Beanies: New students were once required to wear freshman beanies during their first semester of study.
Sigma Gamma Epsilon: Etched in rocks across campus are the Greek letters ΣΓΕ, notably on the outcrop around the Liberal Arts Building. Participation in Sigma Gamma Epsilon, the National Earth Sciences Honorary organization, used to require new members to chisel letters into campus rocks without getting caught by authorities.
Sadie Hawkins: A highlight of the school year was once the annual Sadie Hawkins Dance. Female students would dress up in her finest male attire and chase their “beloved” around campus. If the boy was caught, then he had to escort the girl to the dance.
Peace Corps Training: In 1961, the college was the first in the nation to graduate students from the Peace Corps training program initiated by President John F. Kennedy.
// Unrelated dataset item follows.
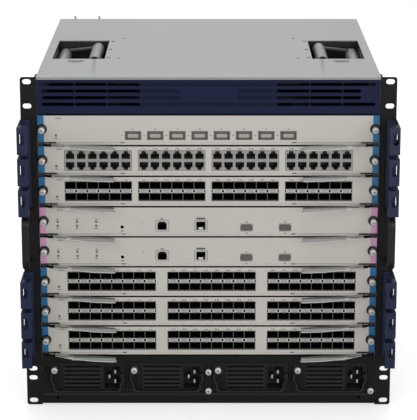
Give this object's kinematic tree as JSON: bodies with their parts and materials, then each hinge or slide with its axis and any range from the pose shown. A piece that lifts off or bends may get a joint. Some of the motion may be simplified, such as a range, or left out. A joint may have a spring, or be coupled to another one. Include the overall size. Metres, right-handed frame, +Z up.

Wild West: A horse stable was located near what is now Glory Field, where student rodeos were held.
Golf: A golf driving range and putting green was located near what is now the Don Haskins Center.
UTEP's graduation ceremonies have been housed, in the 1940s, at the Church of St. Clements and the Scottish Rite Temple and, in the 50s and 60s, UTEP's Kidd Field, Memorial Gym and Magoffin Auditorium, and currently in the Don Haskins Center.
In May 1974, UTEP named Norma Hernandez the dean of the College of Education; she was the first Hispanic female alumna to be appointed an academic dean.
In 1979, UTEP bestowed its first doctoral degree. in Geological Sciences, to Gary Massingill, Ph.D.
Former U.S. President George W. Bush, then the 46th governor of Texas, gave UTEP's 100th commencement address in 1998, and Former President George H. W. Bush, then Vice President, spoke at UTEP's spring 1987 commencement.
Listed as the “Largest published book in the world” by Guinness World Records, the UTEP Library’s one-millionth volume is entitled Bhutan: A Visual Odyssey Across the Last Himalayan Kingdom, weighs 133 pounds, measures 5-by-7 feet, and offers larger than life size portraits and staggering panoramas.
The “Burrito Bomber,” who launched burritos at the public at Miner basketball games, was suspended from one game in 2004 after swatting a referee.